Violent Cop, for instance, features a series of juxtapositions of calming and explosively violent scenes. One moment, a man is eating a meal with a smile on his face when suddenly he’s attacked and viciously beaten. It’s a world of black-and-white where Kitano keeps providing manzai-like contrasting set-ups and violent, out-of-nowhere punchlines. 

His comedy roots are even more evident in Boiling Point through the movie’s visual minimalism (manzai, after all, is just two guys talking on stage) and the startling dissimilarity — not unlike between the straight man and funny man — of the world of baseball and yakuza. 

These motifs were perfected in Kitano’s 1993 masterpiece Sonatine, a subversion of the yakuza genre that’s full of conflicting themes, such as gangsters having a nice day at the beach before it suddenly turns dark and uncomfortably nihilistic, but with a deadpan facade reminiscent of manzai.

And if you start with his early criminal “trilogy” (Violent Cop, Boiling Point and Sonatine) to see how he came to masterfully incorporate the building-blocks of Japanese comedy in many of his movies, you may as well complete the journey and watch his other gangster movies like Brother (2000) and his three Outrage films.

Kitano in Boiling Point (1990)

More Than a Violent Clown

Another part of Kitano’s manzai-esque approach to filmmaking is to introduce something funny in the least likely of places. He’s been experimenting with transplanting his brand of dark humor onto the big screen for years, probably starting with the raunchy and totally bizarre sex comedy Getting Any? (1995). 

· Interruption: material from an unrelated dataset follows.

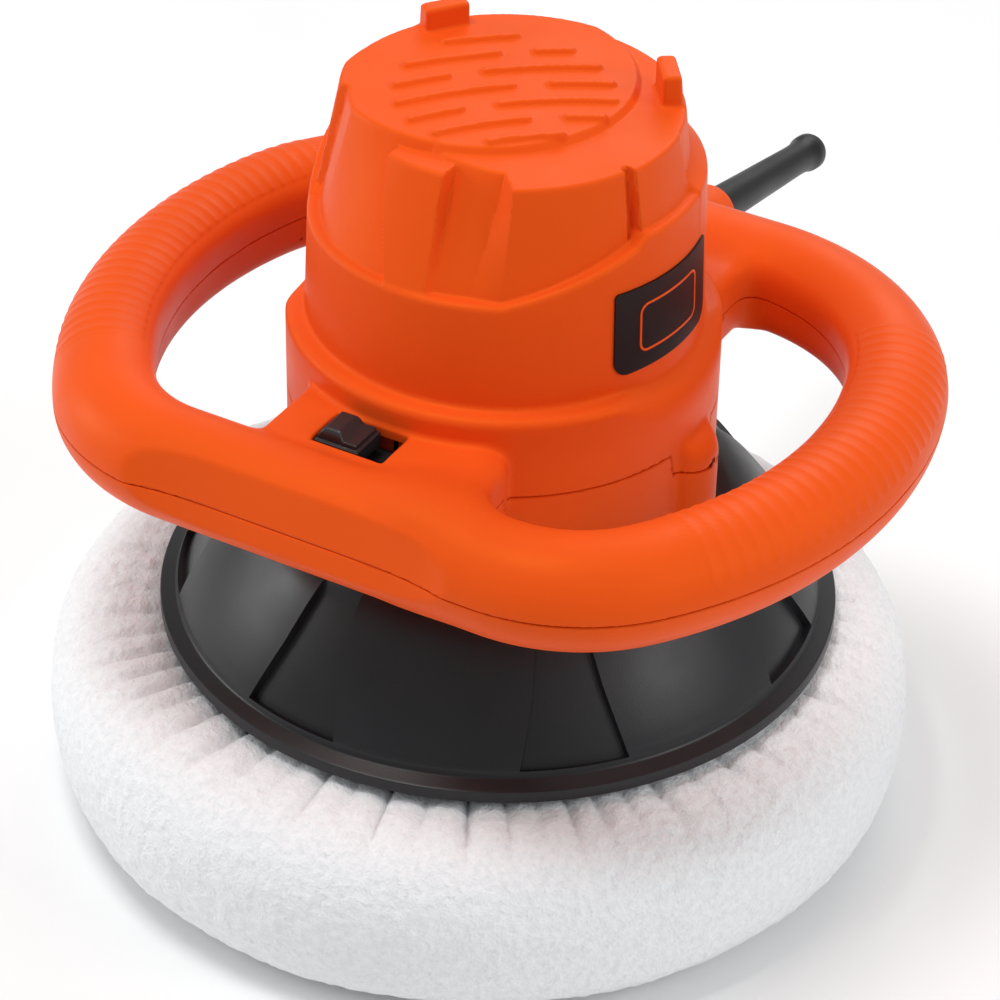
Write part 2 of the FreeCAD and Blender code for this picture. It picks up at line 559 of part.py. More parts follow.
def lower_housing():
    body = cylinder("body_radius", "body_seam - body_floor", z="body_floor", name="LowerBody")
    bosses = [cylinder("boss_radius", "body_seam - body_floor", x=x, z="body_floor", name="LowerBoss")
              for x in BOSS_PLACES]
    deck = box("deck_width", "deck_front - deck_back", "ring_height - deck_floor", x="-deck_width / 2",
               y="-deck_front", z="deck_floor", name="LowerDeck")
    bridge = box(84, 36, 11, x=-42, y=46, z="ring_height - 11", name="LowerBridge")
    ring = common("LowerRing", ring_tube("RingOutsideLow", size("tube_radius")),
                  box(300, 300, 40, x=-150, y=-150, z="ring_height - 40", name="BelowSeam"))
    snout = guard_piece(cylinder("snout_radius", "snout_length", name="Snout"))
    upper_body = cylinder("body_radius + 0.02", 20, z="body_seam", name="UpperBodyRoom")
    arms = cut("lower_arms", fuse("lower_reach", deck, bridge, ring), upper_body)
    outside = fuse("lower_outside", body, arms, snout, *bosses)
    hollow = cylinder("body_radius - wall", 60, z="body_floor + wall", name="LowerHollow")
    floor_way = cylinder(45, 20, z="body_floor - 5", name="FloorWay")
    deck_room = box(46, 34, "ring_height - deck_floor - wall + 1", x="-slot_offset - 23", y=-83,
                    z="deck_floor + wall", name="DeckRoom")
    bore = guard_piece(cylinder("snout_bore", "snout_length + 40", name="SnoutBore"), -30)
    holes = [screw_hole(x, y, "ring_height - tube_radius - 5", 40) for x, y in RING_SCREWS]
    head_rooms = [cylinder("screw_head + 0.4", 12, x=x, y=y, z="ring_height - tube_radius - 5",
                           name="HeadRoom") for x, y in RING_SCREWS]
    holes += [screw_hole(x, 0, "body_floor - 5", 60) for x in BOSS_SCREWS]
    head_rooms += [cylinder("screw_head + 0.4", 10, x=x, z="body_floor - 4", name="HeadRoom")
                   for x in BOSS_SCREWS]
    holes += [screw_hole(*polar(SKIRT_SCREW_RADIUS, turn), "body_floor - 5", 20) for turn in SCREW_DIRECTIONS]
    flange_room = guard_piece(cylinder("snout_bore + 2.6", 3.4, name="FlangeRoom"), -6.2)
    return cut("lower_housing", outside, hollow, floor_way, ring_hollow(), deck_room, bore, flange_room,
               lead_way(), *holes, *head_rooms)


def guard_piece(thing, along=0):
    """Lay a piece built about Z along the cord guard's drooping axis, starting in the snout."""
    tilt = -90 - value("guard_droop")
    thing.Placement = Placement(Vector(), Rotation(Vector(1, 0, 0), tilt))
    drive(thing, Placement__Base__y=f"snout_start + ({along}) * cos(guard_droop * 1 deg)",
          Placement__Base__z=f"guard_height + 2 - ({along}) * sin(guard_droop * 1 deg)")
    return thing


def guard_parts():
    """The flexible cord guard: a flange held in the snout, a tapered sleeve and a flared lip."""
    flange = guard_piece(cylinder("snout_bore + 2.5", 3, name="GuardFlange"), -6)
    root = guard_piece(cylinder("snout_bore - 0.1", 10, name="GuardRoot"), -4)
    sleeve = guard_piece(cone("snout_bore - 0.1", "guard_radius - 1", "guard_length + 22",
                              name="GuardSleeve"), 6)
    lip = guard_piece(cylinder("guard_radius", 4, name="GuardLip"), "guard_length + 25")
    bore = guard_piece(cylinder("guard_bore", "guard_length + 60", name="GuardBore"), -10)
    guard = cut("cord_guard", fuse("guard_blank", flange, root, sleeve, lip), bore)
    clamp = cut("cord_clamp", box(26, 8, 4, x=-13, y=46, z="body_floor + wall + 34.5", name="ClampBar"),
                *[screw_hole(x, y, "body_floor + 30", 20) for x, y in CLAMP_SCREWS])
    screws = group("clamp_screws", [
        screw("ClampScrew", x, y, "body_floor + wall + 38.5", 14, head_down=False) for x, y in CLAMP_SCREWS])
    return [guard, clamp, screws]


# ---- skirt, badge and the fasteners of the housing ----

SKIRT_SIDE = (("skirt_radius - 3.4", 64.5), (89.8, 73), (84, 82), (76.5, 93), (71, 98.6), (66, 101.6))


def skirt_moulding():
    wall = "skirt_wall"
    outside = [("skirt_radius", "skirt_floor"), ("skirt_radius", 64), *SKIRT_SIDE, (60, "skirt_top"),
               (46, "skirt_top")]
    inside = [(46, f"skirt_top - {wall}"), (60, f"skirt_top - {wall}")]
    inside += [(f"{radius} - {wall} * 0.75", f"{height} - {wall} * 0.75")
               for radius, height in SKIRT_SIDE[::-1]]
    body = turned("skirt_moulding", outside + inside + [("skirt_radius - 3.4 - skirt_wall", "skirt_floor")])
    relief = [(f"{radius} - skirt_relief", f"{height} - skirt_relief / 2")
              for radius, height in SKIRT_SIDE[1:]]
    outer = [(f"{radius} + 4", f"{height} + 4") for radius, height in SKIRT_SIDE[1:]]
    turned("relief", relief + outer[::-1], "relief_angle", "PartDesign::Groove", body)
    doc.recompute()
    groove = body.Tip
    pattern = body.newObject("PartDesign::PolarPattern", "reliefs")
    pattern.Originals = [groove]
    sketch = groove.Profile[0]
    pattern.Axis = (sketch, ["V_Axis"])
    drive(pattern, Angle=FULL_TURN, Occurrences="skirt_reliefs")
    body.Tip = pattern
    body.Placement = Placement(Vector(), Rotation(UP, size("relief_turn")))
    doc.recompute()
    return body


def skirt():
    holes = [screw_hole(*polar(SKIRT_SCREW_RADIUS, turn), "skirt_top - 6", 12) for turn in SCREW_DIRECTIONS]
    return cut("skirt", skirt_moulding(), *holes)


def badge():
    """A thin curved plate laid on the collar, wider than it is tall."""
    outer = cone("collar_radius + 0.8", "collar_top_radius + 0.8", "collar_top - collar_floor",
                 z="collar_floor", name="BadgeOutside")
    inner = cone("collar_radius + 0.02", "collar_top_radius + 0.02", "collar_top - collar_floor",
                 z="collar_floor", name="BadgeInside")
    window = sector(BEYOND, "badge_height", "badge_angle", -29, z="badge_floor", name="BadgeWindow")
    return common("badge", cut("BadgeBand", outer, inner), window)


def switch_parts():
    """The slide switch: its body under the deck and the knob that shows in the slot."""
    body = cut("switch_body",
               box(34, 16, 8, x="-slot_offset - 17", y="-slot_setback - 8", z="ring_height - 4",
                   name="SwitchCase"),
               box("slot_length - 1", 5, 9, x="-slot_offset - slot_length / 2 + 0.5",
                   y="-slot_setback - 2.5", z="ring_height - 1", name="SwitchWay"))
    base_x = "-slot_offset - slot_length / 2 + 0.5"
    base = box("knob_length", "knob_width", "4.6", x=base_x, y="-slot_setback - knob_width / 2",
               z="deck_top - 5", name="KnobBase")
    step = box(10.5, 9, "knob_top - deck_top + 0.5", x=f"{base_x} + 1.2", y="-slot_setback - 4.5",
               z="deck_top - 0.5", name="KnobStep")
    stem = box(6, 4.4, 5.7, x=f"{base_x} + 2", y="-slot_setback - 2.2", z="deck_top - 10.5", name="KnobStem")
    return [body, fuse("switch_knob", base, step, stem)]


def electrical_parts():
    capacitor = box(18, 8, 14, x=-44, y=-22, z=114, turn=-60, name="capacitor")
    lead_radius = 1.1
    leads = []
    for side in (-1, 1):
        points = [Vector(side * 6 - 5, -60, 137), Vector(side * 6 - 5, -50, 137), Vector(side * 30, -36, 137),
                  Vector(side * 40, 8, 137), Vector(side * 40, 8, 186), Vector(side * 33, 5.9, 196)]
        runs = [Part.makeCylinder(lead_radius, (end - start).Length, start, end - start)
                for start, end in zip(points, points[1:])]
        joints = [Part.makeSphere(lead_radius, point) for point in points[1:-1]]
        leads.append(runs[0].fuse(runs[1:] + joints))
    return [capacitor, solid("motor_leads", Part.makeCompound(leads))]


def housing_screws():
    ring = [screw("RingScrew", x, y, "ring_height - tube_radius + 4.4", 12) for x, y in RING_SCREWS]
    body = [screw("BodyScrew", x, 0, "body_floor + 3.4", 26.5) for x in BOSS_SCREWS]
    head_floor = "skirt_top - skirt_wall - screw_head_height"
    floor = [screw("SkirtScrew", *polar(SKIRT_SCREW_RADIUS, turn), head_floor, 8)
             for turn in SCREW_DIRECTIONS]
    return [group("ring_screws", ring), group("body_screws", body), group("skirt_screws", floor)]


def write_parts(pieces):
    doc.recompute()
    for thing in doc.Objects:
        if "Invalid" in thing.State or "Error" in thing.State:
            raise RuntimeError(f"{thing.Label} failed: {thing.State}")
    os.makedirs("parts", exist_ok=True)
    for piece in pieces:
        shape = piece.Shape
        if shape.isNull() or not shape.isValid() or not shape.Solids:
            raise RuntimeError(f"{piece.Label} has no valid solid")
        shape.exportStep(f"parts/{piece.Label}.step")
        print(f"{piece.Label:24s} {len(shape.Solids)} solid(s) {shape.Volume / 1000:8.2f} cm3")


write_parts(pad_parts() + rotor_parts() + motor_parts() + guard_parts() + switch_parts()
            + electrical_parts() + housing_screws()
            + [upper_housing(), lower_housing(), skirt(), badge()])
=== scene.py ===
import json
import math

import bpy
import numpy as np
from mathutils import Matrix, Vector


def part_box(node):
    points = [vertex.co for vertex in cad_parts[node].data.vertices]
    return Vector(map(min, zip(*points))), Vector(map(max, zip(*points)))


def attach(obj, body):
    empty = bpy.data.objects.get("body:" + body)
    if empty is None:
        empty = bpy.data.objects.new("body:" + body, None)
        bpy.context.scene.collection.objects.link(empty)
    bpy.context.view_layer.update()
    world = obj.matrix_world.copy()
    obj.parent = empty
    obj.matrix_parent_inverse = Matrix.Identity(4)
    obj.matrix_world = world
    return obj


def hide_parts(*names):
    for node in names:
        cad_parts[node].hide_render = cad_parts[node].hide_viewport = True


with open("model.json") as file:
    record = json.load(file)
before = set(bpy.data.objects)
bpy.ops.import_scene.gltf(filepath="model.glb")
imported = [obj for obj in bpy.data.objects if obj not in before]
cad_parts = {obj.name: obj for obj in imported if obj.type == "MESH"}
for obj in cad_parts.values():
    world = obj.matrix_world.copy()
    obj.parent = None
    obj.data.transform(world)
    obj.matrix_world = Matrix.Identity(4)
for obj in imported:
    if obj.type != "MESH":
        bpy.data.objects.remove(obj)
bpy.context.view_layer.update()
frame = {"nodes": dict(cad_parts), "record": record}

# The looks of a ten inch orbital polisher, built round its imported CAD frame.
# Shapes are worked out in millimetres in the part's own frame; MM turns them into metres.
MM = 0.001


def node_box(node):
    """A CAD node's lowest and highest corners, in millimetres."""
    return [np.array(corner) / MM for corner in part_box(node)]


# ---- places read from the frame ----

UPPER_LOW, UPPER_HIGH = node_box("upper_housing")
LOWER_LOW, LOWER_HIGH = node_box("lower_housing")
SKIRT_LOW, SKIRT_HIGH = node_box("skirt")
BONNET_LOW, BONNET_HIGH = node_box("bonnet")
KNOB_LOW, KNOB_HIGH = node_box("switch_knob")

PAD_X, PAD_Y = (BONNET_LOW[:2] + BONNET_HIGH[:2]) / 2
BONNET_RADIUS = (BONNET_HIGH[0] - BONNET_LOW[0]) / 2
BODY_FLOOR = SKIRT_HIGH[2] + 0.3
RING_Z = LOWER_HIGH[2]
TABS_TOP = UPPER_HIGH[2]
TOWER_TOP = TABS_TOP - 7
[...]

Kitano also loves making himself the object of ridicule, as seen most prominently in his experimental, self-parodying, surreal autobiographies: Takeshis’ (2005), Glory to the Filmmaker! (2007) and Achilles and the Tortoise (2008). Those are all a great way to expand one’s definition of comedy or, at least, learn what it means to a professional who’s been in the business for half a century.

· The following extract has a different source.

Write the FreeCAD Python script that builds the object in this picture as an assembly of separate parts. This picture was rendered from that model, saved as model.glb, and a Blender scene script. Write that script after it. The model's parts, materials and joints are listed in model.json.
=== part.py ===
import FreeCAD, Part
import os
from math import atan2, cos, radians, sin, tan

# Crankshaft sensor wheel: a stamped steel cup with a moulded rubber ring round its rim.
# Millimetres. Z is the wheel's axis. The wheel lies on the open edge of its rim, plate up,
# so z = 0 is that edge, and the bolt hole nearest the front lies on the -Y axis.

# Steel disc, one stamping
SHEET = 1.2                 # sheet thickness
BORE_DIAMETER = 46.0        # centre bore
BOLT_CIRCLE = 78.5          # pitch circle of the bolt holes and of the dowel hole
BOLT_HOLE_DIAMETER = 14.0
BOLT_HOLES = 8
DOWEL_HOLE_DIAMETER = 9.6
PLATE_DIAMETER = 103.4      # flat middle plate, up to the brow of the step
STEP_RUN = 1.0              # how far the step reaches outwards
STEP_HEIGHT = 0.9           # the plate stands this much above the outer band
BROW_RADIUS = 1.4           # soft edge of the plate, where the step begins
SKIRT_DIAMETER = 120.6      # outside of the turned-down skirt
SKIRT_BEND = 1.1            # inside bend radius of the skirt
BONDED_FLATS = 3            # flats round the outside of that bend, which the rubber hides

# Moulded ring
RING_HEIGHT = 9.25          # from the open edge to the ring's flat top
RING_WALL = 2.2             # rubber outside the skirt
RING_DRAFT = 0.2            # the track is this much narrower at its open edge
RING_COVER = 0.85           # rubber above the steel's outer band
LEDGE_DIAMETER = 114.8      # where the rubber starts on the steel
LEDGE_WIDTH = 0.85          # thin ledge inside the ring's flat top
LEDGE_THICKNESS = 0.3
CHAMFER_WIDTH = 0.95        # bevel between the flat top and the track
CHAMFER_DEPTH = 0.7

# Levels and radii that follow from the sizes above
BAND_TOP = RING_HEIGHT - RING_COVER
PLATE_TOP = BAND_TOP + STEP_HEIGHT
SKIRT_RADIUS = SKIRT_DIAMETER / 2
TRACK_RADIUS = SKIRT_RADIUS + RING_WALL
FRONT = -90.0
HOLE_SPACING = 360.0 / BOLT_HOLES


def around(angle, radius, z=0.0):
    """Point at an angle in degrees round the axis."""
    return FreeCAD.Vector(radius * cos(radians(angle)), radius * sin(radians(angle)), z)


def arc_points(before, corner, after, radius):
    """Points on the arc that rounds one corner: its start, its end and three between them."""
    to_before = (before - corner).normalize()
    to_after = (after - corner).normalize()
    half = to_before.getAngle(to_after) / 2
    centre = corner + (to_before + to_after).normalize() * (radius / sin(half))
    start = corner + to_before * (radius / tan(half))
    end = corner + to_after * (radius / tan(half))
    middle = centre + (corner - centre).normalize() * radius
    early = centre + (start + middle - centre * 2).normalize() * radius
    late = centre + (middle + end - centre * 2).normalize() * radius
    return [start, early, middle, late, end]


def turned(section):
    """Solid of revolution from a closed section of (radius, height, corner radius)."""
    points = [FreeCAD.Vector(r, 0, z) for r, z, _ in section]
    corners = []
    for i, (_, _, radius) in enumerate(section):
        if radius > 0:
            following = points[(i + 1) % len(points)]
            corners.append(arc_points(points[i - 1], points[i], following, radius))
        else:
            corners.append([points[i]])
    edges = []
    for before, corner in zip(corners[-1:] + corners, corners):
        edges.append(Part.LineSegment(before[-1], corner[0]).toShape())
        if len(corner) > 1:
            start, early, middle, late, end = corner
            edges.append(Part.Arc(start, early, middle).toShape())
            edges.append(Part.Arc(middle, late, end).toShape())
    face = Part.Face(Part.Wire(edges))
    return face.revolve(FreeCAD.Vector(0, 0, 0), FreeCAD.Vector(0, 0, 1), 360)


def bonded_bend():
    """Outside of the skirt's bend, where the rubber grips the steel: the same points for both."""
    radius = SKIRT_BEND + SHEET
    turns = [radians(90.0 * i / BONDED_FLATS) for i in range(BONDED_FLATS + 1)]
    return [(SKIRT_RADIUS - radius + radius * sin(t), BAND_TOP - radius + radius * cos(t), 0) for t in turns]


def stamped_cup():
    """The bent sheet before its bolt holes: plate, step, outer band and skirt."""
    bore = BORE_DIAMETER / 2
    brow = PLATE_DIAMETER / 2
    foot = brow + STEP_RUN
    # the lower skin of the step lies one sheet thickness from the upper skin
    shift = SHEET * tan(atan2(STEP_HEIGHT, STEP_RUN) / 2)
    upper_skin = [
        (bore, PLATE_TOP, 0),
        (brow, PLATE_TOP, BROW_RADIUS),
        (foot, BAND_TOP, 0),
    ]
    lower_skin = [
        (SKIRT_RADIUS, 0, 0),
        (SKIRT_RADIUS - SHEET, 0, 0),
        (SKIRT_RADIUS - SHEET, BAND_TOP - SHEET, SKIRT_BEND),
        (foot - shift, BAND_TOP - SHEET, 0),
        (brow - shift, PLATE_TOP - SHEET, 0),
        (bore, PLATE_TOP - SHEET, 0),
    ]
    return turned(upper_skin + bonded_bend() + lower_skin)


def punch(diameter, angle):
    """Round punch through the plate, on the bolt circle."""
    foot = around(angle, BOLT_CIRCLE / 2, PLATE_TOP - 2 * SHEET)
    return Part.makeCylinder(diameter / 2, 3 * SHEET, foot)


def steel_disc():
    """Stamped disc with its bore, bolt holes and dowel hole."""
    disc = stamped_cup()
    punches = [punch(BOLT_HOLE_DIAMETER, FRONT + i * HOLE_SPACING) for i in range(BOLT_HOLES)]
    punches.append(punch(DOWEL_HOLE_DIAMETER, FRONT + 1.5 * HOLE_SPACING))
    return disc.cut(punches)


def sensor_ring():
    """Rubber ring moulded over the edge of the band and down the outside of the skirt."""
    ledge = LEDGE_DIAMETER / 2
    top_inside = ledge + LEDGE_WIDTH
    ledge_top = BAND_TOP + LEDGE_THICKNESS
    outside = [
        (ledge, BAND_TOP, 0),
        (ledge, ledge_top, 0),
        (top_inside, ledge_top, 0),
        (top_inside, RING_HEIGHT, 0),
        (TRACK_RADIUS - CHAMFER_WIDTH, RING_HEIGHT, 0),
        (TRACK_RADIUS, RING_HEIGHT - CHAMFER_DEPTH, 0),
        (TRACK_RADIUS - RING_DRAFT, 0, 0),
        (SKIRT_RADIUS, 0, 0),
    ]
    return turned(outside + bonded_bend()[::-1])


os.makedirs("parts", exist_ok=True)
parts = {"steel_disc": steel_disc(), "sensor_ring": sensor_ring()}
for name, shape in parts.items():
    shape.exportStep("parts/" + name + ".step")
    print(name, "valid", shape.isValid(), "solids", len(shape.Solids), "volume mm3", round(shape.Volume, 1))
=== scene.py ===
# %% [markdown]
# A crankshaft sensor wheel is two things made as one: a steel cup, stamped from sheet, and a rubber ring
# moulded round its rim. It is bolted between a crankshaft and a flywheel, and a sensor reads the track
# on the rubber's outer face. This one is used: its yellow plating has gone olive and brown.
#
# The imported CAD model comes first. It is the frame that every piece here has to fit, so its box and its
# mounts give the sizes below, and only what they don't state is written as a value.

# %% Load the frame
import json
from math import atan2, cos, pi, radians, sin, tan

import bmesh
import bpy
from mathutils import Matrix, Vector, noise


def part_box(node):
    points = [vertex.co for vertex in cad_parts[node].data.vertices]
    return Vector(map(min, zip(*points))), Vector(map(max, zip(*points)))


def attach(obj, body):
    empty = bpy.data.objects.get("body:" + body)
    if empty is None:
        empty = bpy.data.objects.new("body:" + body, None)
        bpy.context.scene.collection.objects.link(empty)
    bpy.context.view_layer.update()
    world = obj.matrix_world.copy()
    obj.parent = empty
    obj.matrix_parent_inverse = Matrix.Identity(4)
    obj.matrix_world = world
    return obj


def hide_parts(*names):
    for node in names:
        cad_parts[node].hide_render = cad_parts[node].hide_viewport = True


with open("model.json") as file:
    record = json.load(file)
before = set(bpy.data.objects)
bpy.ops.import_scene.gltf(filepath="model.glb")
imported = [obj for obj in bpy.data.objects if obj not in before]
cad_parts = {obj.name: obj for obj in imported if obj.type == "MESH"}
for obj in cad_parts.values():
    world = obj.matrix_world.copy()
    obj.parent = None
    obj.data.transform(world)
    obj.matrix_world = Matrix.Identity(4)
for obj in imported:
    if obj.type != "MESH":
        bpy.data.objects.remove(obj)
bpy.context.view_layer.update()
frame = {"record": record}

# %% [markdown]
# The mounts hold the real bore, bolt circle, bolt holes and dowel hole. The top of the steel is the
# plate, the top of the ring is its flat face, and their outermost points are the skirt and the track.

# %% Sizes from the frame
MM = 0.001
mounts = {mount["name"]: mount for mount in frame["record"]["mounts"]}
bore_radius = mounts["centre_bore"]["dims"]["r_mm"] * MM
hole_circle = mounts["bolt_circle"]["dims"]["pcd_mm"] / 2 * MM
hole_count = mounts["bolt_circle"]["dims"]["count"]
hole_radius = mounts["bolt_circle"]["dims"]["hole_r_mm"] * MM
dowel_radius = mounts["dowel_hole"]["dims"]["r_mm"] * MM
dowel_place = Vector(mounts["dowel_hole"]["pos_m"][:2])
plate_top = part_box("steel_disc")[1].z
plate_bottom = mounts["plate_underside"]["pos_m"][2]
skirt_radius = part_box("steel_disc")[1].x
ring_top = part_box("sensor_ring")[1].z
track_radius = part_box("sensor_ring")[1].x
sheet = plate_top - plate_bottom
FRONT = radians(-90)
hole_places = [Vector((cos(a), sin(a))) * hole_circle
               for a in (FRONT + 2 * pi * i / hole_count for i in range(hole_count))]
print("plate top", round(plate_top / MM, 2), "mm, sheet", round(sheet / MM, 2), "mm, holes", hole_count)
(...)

One of the most important things that Kitano has learned over the past 50 years, though, is when to turn it off and get serious. Movies like A Scene at the Sea (1991), Kids Return (1996), Kikujiro (1999) and Dolls (2002) are all what you might describe as tender. 

They deal with everything from a yearning for human connection to a lyrical and heartfelt exploration of the complex feelings stemming from lost love. Some may have some humor in them, but it’s always balanced with melancholy and sentimentality.

These Poetic movies are also infused with a lot of self-reflection — even more than the actual autobiographies — especially Kids Return, which was filmed right after Kitano recovered from a scooter accident that almost killed him and left him partially paralyzed. 

Kids Return deals with two high school dropouts finding their own way in the world. One becomes a gangster, the other a boxer. It all seems to reflect Kitano’s life. When he was young, all the kids in his neighborhood wanted to be one of two people: an athlete or a yakuza. 

It’s fascinating to watch the movie and feel Kitano bare his soul in front of us. He may make jokes in Kids Return, but the humor never takes away from the heartfelt subject matter. He is a man who carries his comedy past with him wherever he goes, but knows exactly when to sprinkle it gently or leave it out completely when working on a project.